> WRITTEN REQUEST:
Repeat only the lines from the line containing "Vector(map(max, high, point))" through the line containing "return low, high", both included, exactly as they stand.

* Begin *

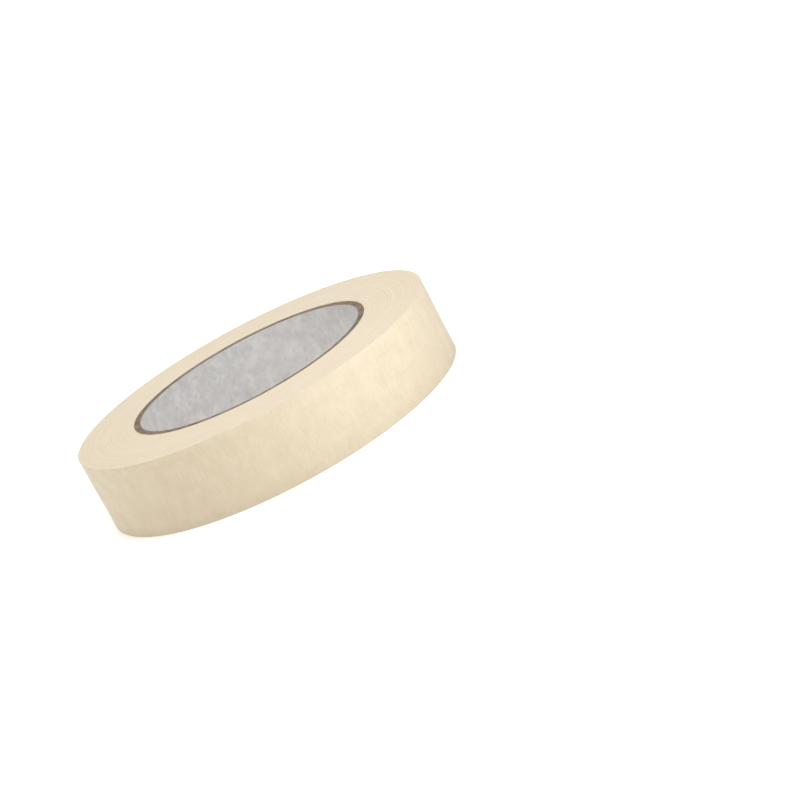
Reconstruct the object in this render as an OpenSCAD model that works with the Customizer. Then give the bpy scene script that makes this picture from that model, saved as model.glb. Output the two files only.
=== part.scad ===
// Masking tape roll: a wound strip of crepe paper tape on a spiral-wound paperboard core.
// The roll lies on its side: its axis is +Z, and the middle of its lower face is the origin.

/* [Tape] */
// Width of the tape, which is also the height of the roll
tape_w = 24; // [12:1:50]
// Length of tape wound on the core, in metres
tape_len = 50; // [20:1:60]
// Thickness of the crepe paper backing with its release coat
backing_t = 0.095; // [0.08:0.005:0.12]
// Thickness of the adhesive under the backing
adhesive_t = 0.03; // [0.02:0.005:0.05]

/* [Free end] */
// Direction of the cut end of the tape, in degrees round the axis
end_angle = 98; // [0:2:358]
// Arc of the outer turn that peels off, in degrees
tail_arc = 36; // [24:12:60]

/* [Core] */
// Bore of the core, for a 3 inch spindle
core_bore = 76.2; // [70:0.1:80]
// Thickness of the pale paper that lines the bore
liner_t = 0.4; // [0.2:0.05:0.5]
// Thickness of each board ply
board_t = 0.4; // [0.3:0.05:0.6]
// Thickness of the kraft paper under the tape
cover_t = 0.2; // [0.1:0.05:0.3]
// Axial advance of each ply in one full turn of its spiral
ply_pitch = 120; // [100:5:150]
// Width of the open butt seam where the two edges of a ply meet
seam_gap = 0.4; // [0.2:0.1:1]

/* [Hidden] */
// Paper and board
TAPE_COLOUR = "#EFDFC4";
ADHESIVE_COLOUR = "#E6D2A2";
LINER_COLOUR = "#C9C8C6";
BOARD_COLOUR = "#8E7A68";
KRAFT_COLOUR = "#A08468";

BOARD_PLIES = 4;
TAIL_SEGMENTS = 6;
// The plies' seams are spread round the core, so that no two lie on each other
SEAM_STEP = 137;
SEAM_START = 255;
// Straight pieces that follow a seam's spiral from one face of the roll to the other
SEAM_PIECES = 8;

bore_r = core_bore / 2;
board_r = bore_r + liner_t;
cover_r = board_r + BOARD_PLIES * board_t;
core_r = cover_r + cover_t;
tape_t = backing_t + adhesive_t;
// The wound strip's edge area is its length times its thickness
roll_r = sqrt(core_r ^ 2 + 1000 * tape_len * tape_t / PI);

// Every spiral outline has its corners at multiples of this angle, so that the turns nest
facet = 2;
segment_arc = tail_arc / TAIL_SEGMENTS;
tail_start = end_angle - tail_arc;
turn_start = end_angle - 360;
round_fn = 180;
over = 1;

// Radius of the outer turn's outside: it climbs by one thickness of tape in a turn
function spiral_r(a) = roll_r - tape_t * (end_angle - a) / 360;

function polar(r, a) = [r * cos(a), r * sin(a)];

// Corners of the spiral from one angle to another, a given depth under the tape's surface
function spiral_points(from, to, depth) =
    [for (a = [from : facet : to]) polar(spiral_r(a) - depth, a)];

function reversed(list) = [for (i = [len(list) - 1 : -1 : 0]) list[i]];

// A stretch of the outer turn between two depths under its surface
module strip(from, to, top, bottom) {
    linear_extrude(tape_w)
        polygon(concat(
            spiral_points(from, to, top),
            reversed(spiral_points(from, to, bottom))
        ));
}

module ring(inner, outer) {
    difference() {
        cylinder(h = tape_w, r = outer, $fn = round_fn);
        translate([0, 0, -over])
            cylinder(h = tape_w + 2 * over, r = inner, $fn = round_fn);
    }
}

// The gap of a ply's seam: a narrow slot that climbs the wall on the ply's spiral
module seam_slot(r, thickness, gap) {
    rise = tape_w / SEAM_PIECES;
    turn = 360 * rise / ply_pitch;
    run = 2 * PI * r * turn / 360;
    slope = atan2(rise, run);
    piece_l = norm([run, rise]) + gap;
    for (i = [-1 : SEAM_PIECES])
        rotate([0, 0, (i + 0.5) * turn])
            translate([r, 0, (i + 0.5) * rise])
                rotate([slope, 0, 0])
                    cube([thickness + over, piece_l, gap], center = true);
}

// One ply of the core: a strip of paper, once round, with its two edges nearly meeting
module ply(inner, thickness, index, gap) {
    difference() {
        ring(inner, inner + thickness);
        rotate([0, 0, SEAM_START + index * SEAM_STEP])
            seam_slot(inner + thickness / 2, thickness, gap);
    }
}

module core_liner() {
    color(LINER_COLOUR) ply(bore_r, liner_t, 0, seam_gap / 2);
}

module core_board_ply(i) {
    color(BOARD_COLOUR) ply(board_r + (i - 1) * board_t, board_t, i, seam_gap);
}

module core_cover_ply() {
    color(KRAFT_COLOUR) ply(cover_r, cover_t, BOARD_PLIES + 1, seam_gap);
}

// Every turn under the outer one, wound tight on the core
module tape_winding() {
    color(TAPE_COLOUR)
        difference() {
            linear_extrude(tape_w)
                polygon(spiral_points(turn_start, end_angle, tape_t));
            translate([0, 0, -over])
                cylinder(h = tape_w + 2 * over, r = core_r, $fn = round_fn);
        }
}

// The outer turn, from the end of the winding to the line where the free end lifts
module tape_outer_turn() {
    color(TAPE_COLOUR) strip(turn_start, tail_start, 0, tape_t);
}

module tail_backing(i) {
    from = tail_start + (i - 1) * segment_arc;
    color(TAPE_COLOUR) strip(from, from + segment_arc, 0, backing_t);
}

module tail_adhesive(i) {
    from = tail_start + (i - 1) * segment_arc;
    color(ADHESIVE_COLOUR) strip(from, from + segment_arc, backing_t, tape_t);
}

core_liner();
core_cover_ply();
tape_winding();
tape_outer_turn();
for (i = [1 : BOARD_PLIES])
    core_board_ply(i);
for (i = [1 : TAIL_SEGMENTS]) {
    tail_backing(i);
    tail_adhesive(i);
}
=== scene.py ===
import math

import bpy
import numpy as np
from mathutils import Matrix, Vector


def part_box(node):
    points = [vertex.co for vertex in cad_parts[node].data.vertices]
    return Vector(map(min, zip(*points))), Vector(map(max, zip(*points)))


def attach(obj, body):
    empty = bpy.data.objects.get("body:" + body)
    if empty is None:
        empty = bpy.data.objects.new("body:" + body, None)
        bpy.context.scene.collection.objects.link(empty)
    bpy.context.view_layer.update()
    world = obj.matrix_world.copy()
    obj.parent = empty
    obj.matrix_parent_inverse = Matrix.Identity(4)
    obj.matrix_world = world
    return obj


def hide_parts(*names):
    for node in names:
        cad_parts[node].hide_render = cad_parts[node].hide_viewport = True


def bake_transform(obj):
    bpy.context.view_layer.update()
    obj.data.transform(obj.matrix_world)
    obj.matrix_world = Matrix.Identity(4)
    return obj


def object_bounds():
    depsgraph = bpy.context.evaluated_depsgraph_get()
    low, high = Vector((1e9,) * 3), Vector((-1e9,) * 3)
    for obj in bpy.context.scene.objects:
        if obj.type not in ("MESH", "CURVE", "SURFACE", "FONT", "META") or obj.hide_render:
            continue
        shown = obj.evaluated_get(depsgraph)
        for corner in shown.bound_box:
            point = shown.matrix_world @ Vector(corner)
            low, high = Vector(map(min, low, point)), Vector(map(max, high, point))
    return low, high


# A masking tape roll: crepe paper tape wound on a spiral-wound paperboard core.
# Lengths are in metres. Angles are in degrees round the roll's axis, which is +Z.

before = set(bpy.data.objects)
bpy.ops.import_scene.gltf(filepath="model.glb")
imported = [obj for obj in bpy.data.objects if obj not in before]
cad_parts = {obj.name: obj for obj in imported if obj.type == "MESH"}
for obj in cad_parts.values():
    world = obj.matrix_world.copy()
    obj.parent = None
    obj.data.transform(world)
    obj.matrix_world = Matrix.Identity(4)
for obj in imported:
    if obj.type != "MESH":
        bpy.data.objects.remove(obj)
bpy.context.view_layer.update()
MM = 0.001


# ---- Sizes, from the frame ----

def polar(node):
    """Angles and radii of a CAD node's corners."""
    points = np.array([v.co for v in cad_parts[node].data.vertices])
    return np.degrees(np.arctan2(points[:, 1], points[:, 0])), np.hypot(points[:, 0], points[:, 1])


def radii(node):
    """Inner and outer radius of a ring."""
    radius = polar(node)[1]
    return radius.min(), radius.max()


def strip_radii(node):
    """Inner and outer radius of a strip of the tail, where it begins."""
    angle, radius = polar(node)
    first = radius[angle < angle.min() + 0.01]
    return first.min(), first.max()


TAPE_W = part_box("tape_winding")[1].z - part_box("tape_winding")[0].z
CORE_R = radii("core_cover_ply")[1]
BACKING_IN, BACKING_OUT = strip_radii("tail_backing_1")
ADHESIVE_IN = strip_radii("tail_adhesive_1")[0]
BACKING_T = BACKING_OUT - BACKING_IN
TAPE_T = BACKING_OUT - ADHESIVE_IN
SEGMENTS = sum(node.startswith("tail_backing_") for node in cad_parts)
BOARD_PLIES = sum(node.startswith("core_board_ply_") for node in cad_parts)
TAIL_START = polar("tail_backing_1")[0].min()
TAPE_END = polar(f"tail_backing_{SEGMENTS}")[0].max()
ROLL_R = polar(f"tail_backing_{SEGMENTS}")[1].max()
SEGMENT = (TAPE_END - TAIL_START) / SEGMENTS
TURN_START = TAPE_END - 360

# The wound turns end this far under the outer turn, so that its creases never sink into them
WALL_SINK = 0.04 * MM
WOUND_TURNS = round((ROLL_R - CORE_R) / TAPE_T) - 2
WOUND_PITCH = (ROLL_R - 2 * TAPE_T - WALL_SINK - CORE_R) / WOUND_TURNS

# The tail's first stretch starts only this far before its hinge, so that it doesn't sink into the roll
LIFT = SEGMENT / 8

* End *

> RESPONSE BELOW:
            low, high = Vector(map(min, low, point)), Vector(map(max, high, point))
    return low, high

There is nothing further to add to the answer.